The first stage of the approach to be adopted would be to define a series of principles / basic ideas - which has been done in the Charter’s writing. What needs to be done now is to stop discussing the content of the Charter and try to circulate it as much as possible. The questionnaire prepared by the European team is a tool for circulation. At the same time, discussion and research (on the significance of these principles and their practical application) should remain open and lead to the verification of our assumptions and assertions. We could then later adapt and improve the Charter if necessary. In any case, a methodology would have to be defined that would allow circulation and avoid any form of dogmatism at the same time.

1. The person whose interview is presented here is someone who endorses the Charter. His answers thus reflect the fact that he considers himself a member of the enlarged Charter circulation team. His intention is therefore to provide leads for greater efficiency in our action.

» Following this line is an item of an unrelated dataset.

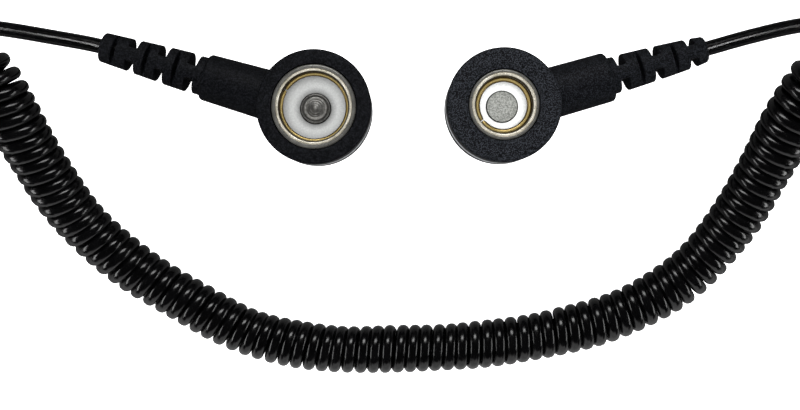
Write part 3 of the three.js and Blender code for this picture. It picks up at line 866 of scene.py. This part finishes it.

2. Obviously, representative democracy in Europe allows citizens to assume their responsibilities through social action. At least theoretically, the system of governance allows participation in decision making. What remains to be seen is whether citizens have the necessary information, the competence, and the will to participate and whether such action is truly effective given the inertia and resistance of the system.
3. As we, in our capacity as European Charter facilitation team members, move forward with these interviews, we realize that this discussion is mostly addressed to intellectuals. This type of questionnaire is a tool for research and awareness raising among persons with a certain level of education, who can grasp the concepts raised here and have the ability to enter into a theoretical discussion. This is a limitation that we have acknowledged in order to enlarge our action in a second stage to the general population, by choosing better-adapted communication tools.